Морские пехотинцы из отряда «В» неслись по темной узкой улочке с оружием наготове.

– С вами все в порядке? – закричал старший сержант.

– Нет, не в порядке, – ответил разъяренный Дру. – Как этот сукин сын мог пройти медицинский тест? Как он умудрился проскользнуть мимо всех этих современных микроскопов, психиатров и исследователей, которые якобы могут назвать дату, час и минуту зачатия пациента? Чушь все это собачья! Это же не просто нацист, который гнался за деньгами или почестями, это фанатик, он выкрикнул нацистское приветствие, глотая цианистый калий. Его надо было выявить много лет назад!

– Это бесспорно, – согласился сержант. – Мы связались по радио с полковником Витковски и доложили, что засекли этого выродка, нам так, во всяком случае, казалось. Он приказал нам действовать по обстановке, стрелять в руки или ноги, но доставить живым.

– Если начальство не наделило вас полномочиями, которыми, я думаю, оно и само не обладает, это будет трудновато, сержант.

– Мы отвезем тело в посольство, но сначала доставим вас обратно в «Интерконтиненталь».

– Вам пришлось бы обогнуть несколько кварталов, чтоб меня высадить. Я дойду быстрее.

– Полковник сотрет нас в порошок, если мы вас отпустим.

– А я вас сотру в порошок, если не отпустите. Я не подчиняюсь Витковски, но если вас это утешит, он – первый, кому я собираюсь позвонить.

Вернувшись к себе в номер, Лэтем снял трубку и позвонил Витковски домой.

– Это я, – сказал он.

– Когда ты в следующий раз скажешь моим людям, что станешь поступать как тебе заблагорассудится, потому что мне не подчиняешься, я сниму охрану и сделаю все, чтоб ты столкнулся с отрядом нацистских ликвидаторов.

– Охотно верю.

– Уж не сомневайся! – подтвердил рассерженный полковник.

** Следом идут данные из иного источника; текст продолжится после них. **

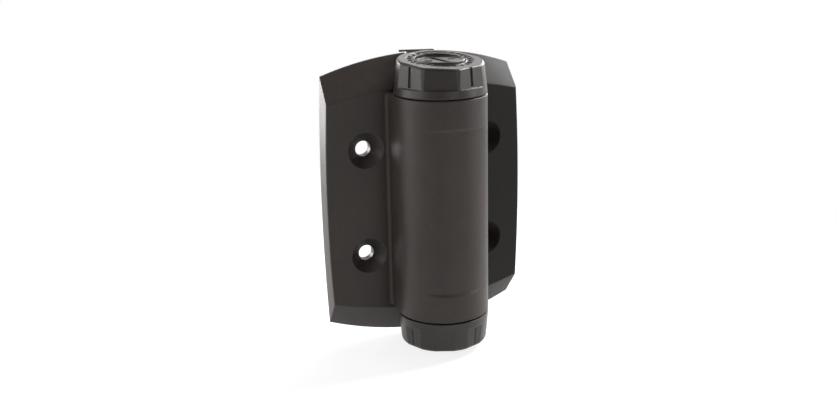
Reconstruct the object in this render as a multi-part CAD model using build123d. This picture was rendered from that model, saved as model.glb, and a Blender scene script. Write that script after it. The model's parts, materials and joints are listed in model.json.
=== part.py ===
from build123d import *
import math
import os

os.makedirs("parts", exist_ok=True)

# Self-closing gate hinge with a screwdriver tension dial.
# Modelled about the hinge axis (Z), the wall side is +Y and the front is -Y.
# Every part is then moved so the origin is the centre of the post leaf's screws.

# Clearances
RUN_GAP = 0.05
BODY_GAP = 0.6
TAIL_GAP = 0.45
KNUCKLE_GAP = 0.4

# Barrel
BARREL_R = 19.0
BARREL_Z = 46.0
BARREL_EDGE_R = 0.6
BARREL_WALL = 5.0
BACK_WALL = 1.0
WEB_INNER_X = 1.0
FLANGE_SINK = 1.8
KEY_W = 4.0
KEY_DEPTH = 1.5
PANEL_EDGE_DEG = 52.0
PANEL_DEPTH = 0.6
PANEL_EDGE_Z = 10.0
PANEL_RAMP = 2.5

# Leaf plates, with the arch of each outline measured above the barrel's end
LEAF_T = 9.0
LIP_T = 0.8
BASE_EDGE_X = 44.9
FACE_EDGE_X = 44.65
EDGE_BOW = 1.3
BASE_ARCH = 15.0
BASE_DROP = 8.0
FACE_ARCH = 2.1
FACE_DROP = 5.8
FACE_EDGE_R = 0.8
REST_TURN_DEG = 10.0

# Screw holes
HOLE_OUT = 9.7
HOLE_Z = 22.6
HOLE_R = 3.25
SINK_R = 7.5
SINK_ANGLE = 82.0

# Pockets moulded in the back of each leaf
POCKET_DEPTH = 5.0
POCKET_EDGE = 2.7
POCKET_END = 2.2
POCKET_COVER = 1.3
RIB_T = 1.8
POCKET_COLUMNS = 2
POCKET_ROWS = 5
BOSS_R = 9.5

# Bushes, washers and pivots
BUSH_WALL = 2.0
BUSH_FLANGE_W = 2.0
BUSH_FLANGE_T = 2.0
WASHER_T = 0.75
FLANGE_W = 2.0
FLAT_DEPTH = 1.4
FLANGE_T = 1.5
PIN_CHAMFER = 0.5

# Gate leaf knuckles
GATE_INNER_X = 4.0
TAIL_X = 4.5
LUG_X = 8.0
LUG_RISE = 1.1
LUG_FALL = 0.8
LUG_DEPTH = 1.4
LUG_GAP = 0.3
KNUCKLE_T = 9.0
SNAP_RISE = 3.0
SNAP_H = 1.4
SNAP_DEPTH = 0.5

# End caps
CAP_GAP = 0.5
CAP_FIT = 0.25
CAP_WALL = 3.35
CAP_TOP_T = 3.85
CAP_SLOPE_DEG = 6.0
CAP_TAPER_DEG = 6.3
CAP_EDGE_R = 1.3
FLAT_RISE = 3.3
FLAT_STEP = 1.25
FLAT_LEAN_DEG = 4.4
LOW_CAP_T = 3.2
LOW_CAP_TAPER_DEG = 5.0
LOW_CAP_EDGE_R = 1.9
LOW_FLAT_STEP = 0.5
FLAT_PITCH_DEG = 45.0
FLAT_TURN_DEG = -20.0
GROOVE_W = 1.3
GROOVE_DEPTH = 0.6
GROOVE_RISE = 0.6
GROOVE_LEN = 8.0
SCALE_GAP = 0.6
SCALE_W = 3.0
SCALE_DEPTH = 0.3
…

– У меня были на то причины, Стэнли.

– Какие, черт побери?

– Карин в первую очередь. Рейнольдс отправил отчет нацистам, утверждая, будто я не Гарри, а другой Лэтем, и что Карин – участница ловушки.

– Весьма точно, черт бы его побрал. Он сказал, что это за ловушка?

– Цианистый калий помешал.

– Да, сержант мне доложил об этом, а также и о том, какого ты мнения о нашей системе проверки.

– Я, кажется, назвал ее чушью собачей, да так оно и есть… Выведи Карин из ее квартиры, Стэнли. Если Рейнольдс нашел меня, то квартире на рю Мадлен недолго ждать. Немедленно вытащи ее оттуда!

– Какие будут предложения?

– Сюда, в «Интерконтиненталь», светлый парик и все такое прочее.

– Хуже не придумаешь. Рейнольдс нашел тебя здесь, и как знать, кому он еще об этом сказал или кто сказал ему?

– Что-то я не улавливаю.

– Это точно. Пойми, в посольстве есть еще один Алан Рейнольдс, еще один агент, причем явно не последний человек. А потому я перевожу тебя в «Норманди». Итак, полковника Уэбстера отправляют обратно в Вашингтон на переаттестацию.

– Это, как я понимаю, не предвещает ничего хорошего.

– Фактически нам надо будет дать понять, что ты оказался некомпетентен. Французам нравится это слышать об американцах.

– Полковник Уэбстер в ярости. А я, по крайней мере, могу смыть эту краску и избавиться от формы, правильно?

– Нет, неправильно, – ответил Витковски. – Потерпи еще немного. Тебе пока нельзя использовать прежнее имя, и удостоверение у тебя на Уэбстера. Произошла утечка информации, и, оставив все как есть, мы, возможно, выйдем на агента у нас. Круг узок, мы наблюдаем за теми немногими, кто в курсе дела. Их чертовски мало. Может быть, только пехотинцы, Рейнольдс и тот перепивший сока коммерсант Луис, который, наверно, ходит сейчас где-нибудь в тундре от двери одной и?глы к двери другой, предлагая товар.

– Если Рейнольдс действительно сообщил именно тем, кому надо, можешь смело гроб для меня заказывать.

– Не обязательно. Тебя охраняют, Colonel. Между прочим, Карин тебе сказала? Уэсли Соренсон пытался связаться с тобой. Мы не сообщили ему, где ты скрываешься, да он и не спрашивал, но тебе непременно надо ему позвонить.